### [SET PROBLEM]
Count every line in the following entries where the word "this" appears. Give the count alone.

• • • •

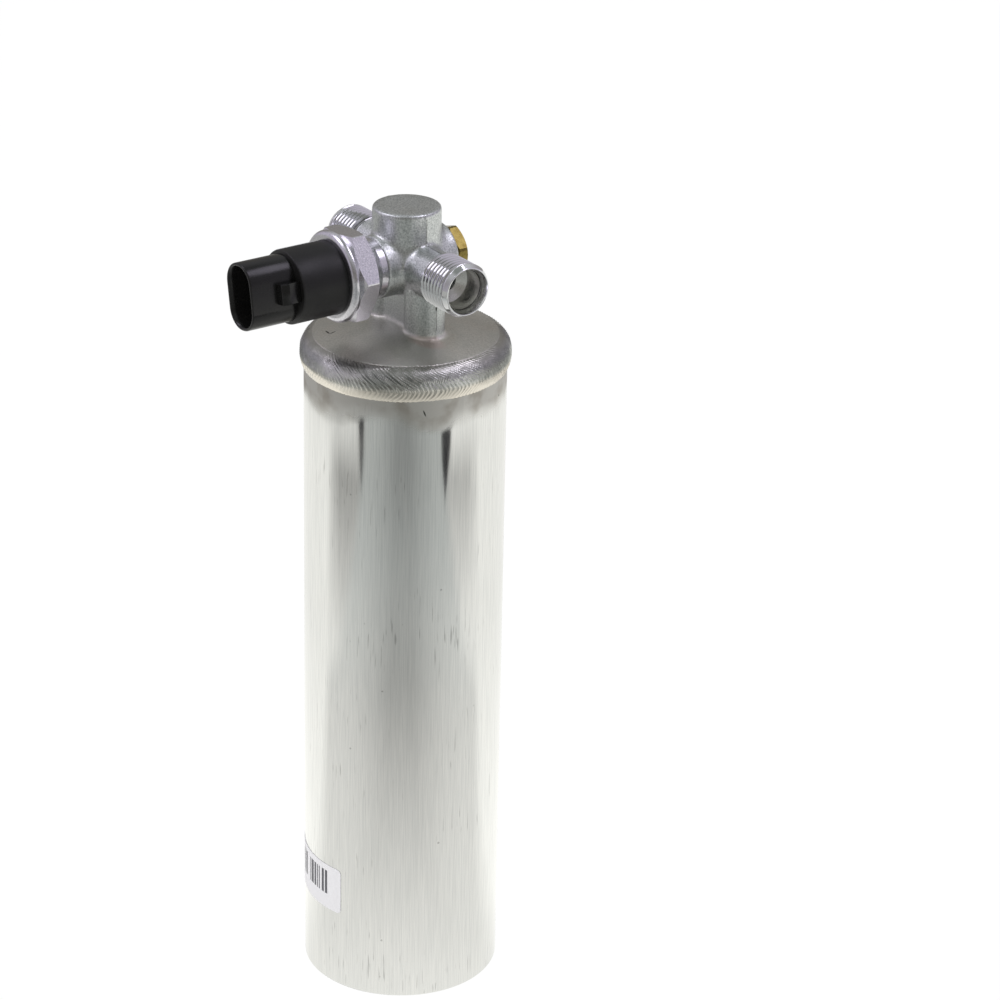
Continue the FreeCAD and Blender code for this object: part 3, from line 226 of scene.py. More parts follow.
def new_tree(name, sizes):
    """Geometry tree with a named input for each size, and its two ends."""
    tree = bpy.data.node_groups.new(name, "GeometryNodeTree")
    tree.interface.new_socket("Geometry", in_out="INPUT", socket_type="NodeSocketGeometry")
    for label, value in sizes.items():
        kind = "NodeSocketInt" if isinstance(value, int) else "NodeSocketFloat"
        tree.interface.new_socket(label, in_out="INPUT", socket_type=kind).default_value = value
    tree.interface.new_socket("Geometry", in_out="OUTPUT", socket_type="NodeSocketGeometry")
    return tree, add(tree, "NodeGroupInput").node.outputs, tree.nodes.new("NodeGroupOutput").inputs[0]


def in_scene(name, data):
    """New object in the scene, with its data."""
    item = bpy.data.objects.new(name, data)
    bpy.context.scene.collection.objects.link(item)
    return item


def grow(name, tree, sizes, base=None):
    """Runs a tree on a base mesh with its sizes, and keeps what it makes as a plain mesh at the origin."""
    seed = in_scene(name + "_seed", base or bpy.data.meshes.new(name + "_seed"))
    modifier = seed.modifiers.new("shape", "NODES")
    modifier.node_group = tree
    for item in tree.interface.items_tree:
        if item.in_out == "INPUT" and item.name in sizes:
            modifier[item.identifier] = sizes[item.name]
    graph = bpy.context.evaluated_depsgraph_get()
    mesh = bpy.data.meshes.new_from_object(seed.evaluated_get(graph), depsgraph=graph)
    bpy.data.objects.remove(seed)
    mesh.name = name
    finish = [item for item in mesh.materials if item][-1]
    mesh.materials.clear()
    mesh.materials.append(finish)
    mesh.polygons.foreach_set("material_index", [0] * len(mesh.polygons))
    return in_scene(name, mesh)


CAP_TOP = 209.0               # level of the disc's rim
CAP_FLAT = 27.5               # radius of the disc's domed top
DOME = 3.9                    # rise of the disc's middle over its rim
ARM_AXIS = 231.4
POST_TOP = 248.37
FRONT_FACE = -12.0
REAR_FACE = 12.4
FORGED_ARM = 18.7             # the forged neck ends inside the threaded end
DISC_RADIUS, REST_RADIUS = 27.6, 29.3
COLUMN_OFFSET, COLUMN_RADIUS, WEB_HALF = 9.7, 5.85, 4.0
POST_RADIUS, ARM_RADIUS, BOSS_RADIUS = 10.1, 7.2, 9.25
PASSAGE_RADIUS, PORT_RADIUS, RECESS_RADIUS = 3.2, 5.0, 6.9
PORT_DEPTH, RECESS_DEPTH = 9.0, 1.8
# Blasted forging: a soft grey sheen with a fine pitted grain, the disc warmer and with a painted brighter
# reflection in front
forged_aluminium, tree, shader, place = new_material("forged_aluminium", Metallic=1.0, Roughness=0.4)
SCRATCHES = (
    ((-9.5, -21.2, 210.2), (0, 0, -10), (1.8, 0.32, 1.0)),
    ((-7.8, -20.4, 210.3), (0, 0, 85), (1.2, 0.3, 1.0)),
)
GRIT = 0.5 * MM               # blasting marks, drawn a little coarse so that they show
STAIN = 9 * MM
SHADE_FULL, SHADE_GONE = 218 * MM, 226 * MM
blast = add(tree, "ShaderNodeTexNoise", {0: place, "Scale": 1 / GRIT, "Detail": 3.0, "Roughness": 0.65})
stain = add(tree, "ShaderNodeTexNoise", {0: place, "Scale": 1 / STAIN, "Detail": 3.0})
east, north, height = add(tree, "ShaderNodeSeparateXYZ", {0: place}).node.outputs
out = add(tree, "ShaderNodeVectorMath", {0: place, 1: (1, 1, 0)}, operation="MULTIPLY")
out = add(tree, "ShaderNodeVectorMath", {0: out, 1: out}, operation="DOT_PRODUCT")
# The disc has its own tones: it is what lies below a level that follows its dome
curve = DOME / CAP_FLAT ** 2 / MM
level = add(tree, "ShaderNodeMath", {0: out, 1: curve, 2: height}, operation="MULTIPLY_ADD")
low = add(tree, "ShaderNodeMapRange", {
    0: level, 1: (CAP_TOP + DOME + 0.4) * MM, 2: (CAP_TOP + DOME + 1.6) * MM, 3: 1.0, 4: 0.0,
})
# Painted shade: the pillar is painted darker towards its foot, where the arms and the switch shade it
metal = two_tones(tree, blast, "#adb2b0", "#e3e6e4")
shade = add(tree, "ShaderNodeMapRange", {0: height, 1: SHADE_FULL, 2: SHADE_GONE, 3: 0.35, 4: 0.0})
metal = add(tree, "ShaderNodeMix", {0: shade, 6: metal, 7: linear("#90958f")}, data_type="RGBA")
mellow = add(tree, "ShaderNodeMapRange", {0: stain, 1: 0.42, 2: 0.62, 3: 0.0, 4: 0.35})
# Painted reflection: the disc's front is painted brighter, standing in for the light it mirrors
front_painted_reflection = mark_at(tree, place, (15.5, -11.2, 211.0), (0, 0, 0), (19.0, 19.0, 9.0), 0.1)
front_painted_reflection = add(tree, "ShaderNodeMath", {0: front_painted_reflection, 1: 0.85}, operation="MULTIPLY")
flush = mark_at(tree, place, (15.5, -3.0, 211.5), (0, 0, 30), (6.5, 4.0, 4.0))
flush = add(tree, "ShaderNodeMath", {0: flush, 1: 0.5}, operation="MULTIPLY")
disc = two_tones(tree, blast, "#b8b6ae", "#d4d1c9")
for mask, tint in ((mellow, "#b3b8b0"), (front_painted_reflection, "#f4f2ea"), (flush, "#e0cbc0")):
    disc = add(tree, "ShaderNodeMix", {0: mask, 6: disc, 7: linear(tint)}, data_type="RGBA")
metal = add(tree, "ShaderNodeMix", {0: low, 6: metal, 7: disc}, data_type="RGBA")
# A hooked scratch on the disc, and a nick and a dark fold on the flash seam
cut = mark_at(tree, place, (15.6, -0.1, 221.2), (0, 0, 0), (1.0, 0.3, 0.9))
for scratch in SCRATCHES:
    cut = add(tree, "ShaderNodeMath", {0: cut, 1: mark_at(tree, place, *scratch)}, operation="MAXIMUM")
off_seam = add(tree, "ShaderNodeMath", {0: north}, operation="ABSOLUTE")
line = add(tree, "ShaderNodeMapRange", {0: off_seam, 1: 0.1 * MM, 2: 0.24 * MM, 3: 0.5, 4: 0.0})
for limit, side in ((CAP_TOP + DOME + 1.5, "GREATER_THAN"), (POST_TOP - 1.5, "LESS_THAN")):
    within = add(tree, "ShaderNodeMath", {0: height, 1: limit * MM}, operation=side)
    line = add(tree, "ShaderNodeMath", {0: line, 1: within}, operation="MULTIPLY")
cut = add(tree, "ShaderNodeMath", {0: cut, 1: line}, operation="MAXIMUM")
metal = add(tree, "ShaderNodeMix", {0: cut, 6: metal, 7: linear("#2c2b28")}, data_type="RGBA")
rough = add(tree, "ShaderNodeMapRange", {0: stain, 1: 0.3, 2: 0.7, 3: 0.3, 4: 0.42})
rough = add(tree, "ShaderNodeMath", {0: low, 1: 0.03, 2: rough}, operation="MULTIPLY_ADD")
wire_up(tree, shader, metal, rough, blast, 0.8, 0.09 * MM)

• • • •

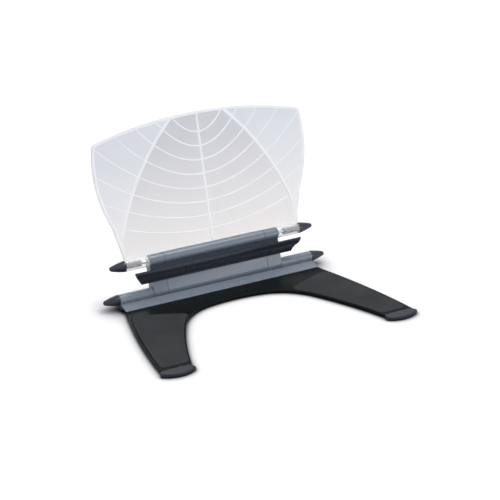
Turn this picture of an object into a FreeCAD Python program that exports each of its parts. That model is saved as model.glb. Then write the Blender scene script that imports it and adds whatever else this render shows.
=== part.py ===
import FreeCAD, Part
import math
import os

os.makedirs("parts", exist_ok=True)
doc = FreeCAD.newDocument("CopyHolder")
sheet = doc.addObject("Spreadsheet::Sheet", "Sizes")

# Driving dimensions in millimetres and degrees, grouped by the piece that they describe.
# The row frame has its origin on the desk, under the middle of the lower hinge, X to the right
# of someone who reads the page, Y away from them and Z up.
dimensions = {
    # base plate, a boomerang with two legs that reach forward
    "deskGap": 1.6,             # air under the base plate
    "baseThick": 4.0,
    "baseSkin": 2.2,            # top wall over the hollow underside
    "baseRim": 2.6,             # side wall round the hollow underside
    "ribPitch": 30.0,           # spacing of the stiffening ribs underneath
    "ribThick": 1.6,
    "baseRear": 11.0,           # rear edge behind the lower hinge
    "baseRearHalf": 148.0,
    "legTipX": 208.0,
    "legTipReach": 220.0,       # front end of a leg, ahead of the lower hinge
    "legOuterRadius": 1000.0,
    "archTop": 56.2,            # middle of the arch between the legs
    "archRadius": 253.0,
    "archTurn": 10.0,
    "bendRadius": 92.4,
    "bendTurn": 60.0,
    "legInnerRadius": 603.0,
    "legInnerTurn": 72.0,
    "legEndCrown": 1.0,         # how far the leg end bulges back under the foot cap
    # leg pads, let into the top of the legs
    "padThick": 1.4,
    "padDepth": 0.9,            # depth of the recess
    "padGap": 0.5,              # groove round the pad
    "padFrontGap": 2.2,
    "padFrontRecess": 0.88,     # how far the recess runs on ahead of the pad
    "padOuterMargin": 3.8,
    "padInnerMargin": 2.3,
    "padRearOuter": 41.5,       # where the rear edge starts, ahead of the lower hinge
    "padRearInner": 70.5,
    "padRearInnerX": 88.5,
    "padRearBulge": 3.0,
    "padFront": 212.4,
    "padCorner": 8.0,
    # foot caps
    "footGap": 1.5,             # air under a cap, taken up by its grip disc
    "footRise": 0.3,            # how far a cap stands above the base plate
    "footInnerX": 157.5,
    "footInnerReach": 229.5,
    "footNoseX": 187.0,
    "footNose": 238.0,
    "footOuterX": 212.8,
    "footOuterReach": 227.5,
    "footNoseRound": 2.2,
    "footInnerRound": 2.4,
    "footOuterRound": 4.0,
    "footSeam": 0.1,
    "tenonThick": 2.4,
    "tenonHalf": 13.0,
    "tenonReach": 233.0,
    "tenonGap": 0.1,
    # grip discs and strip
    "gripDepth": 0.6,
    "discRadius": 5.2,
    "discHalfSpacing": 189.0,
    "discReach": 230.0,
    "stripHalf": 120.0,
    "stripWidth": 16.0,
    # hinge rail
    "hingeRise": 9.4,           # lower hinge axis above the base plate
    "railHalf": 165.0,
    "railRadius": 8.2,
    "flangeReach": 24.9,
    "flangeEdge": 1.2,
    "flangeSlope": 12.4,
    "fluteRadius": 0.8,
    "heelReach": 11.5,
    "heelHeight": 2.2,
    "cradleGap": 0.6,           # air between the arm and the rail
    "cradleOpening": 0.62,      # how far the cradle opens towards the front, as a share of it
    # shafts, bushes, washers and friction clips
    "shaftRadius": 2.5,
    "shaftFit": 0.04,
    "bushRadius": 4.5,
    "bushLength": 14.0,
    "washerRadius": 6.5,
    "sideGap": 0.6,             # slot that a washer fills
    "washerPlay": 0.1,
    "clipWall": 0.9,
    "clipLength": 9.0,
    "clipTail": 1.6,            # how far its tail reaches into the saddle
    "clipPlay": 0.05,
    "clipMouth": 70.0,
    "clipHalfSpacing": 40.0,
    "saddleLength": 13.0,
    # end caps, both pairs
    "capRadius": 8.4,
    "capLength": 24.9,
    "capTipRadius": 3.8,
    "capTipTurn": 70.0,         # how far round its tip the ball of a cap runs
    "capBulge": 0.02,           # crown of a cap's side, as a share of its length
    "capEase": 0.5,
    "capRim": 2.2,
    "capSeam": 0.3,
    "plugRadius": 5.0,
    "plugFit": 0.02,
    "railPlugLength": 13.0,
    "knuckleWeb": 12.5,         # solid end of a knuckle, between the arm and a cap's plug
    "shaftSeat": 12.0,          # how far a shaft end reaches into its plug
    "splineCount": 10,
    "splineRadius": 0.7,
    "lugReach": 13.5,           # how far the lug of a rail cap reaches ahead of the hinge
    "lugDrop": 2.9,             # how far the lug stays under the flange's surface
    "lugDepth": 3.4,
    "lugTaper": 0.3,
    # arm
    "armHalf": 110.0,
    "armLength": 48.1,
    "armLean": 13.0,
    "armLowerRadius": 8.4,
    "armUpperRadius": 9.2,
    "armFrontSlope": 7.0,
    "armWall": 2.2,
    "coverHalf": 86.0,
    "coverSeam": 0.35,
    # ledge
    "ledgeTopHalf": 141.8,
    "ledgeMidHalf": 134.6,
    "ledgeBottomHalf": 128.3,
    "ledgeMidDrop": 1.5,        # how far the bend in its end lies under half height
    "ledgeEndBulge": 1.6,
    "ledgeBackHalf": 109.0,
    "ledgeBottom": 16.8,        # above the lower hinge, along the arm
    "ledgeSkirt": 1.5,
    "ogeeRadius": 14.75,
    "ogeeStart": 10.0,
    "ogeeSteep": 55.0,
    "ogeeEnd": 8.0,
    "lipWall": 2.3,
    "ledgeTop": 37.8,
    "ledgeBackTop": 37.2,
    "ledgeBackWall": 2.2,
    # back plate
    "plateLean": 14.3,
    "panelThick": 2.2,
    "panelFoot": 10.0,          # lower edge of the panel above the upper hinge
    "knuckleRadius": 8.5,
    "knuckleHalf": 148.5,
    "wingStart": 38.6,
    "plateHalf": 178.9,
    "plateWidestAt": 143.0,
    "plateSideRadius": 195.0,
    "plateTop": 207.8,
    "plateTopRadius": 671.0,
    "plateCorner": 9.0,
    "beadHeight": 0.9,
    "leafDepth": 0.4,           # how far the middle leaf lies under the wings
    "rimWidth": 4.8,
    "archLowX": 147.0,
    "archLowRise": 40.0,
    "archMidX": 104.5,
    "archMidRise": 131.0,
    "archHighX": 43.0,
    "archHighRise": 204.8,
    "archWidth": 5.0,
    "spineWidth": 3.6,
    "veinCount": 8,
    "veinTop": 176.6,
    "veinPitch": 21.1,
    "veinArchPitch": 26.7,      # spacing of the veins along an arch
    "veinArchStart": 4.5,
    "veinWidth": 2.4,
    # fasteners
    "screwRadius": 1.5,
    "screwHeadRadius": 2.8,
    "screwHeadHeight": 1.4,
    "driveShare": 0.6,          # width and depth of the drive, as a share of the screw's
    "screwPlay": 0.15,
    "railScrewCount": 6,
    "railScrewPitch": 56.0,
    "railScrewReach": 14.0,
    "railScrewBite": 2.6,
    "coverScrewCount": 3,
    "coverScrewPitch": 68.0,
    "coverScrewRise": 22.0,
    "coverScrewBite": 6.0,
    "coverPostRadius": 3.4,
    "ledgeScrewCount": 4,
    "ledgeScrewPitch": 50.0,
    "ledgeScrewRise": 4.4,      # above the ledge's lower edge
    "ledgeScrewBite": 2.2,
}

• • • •

### [REPLY]
2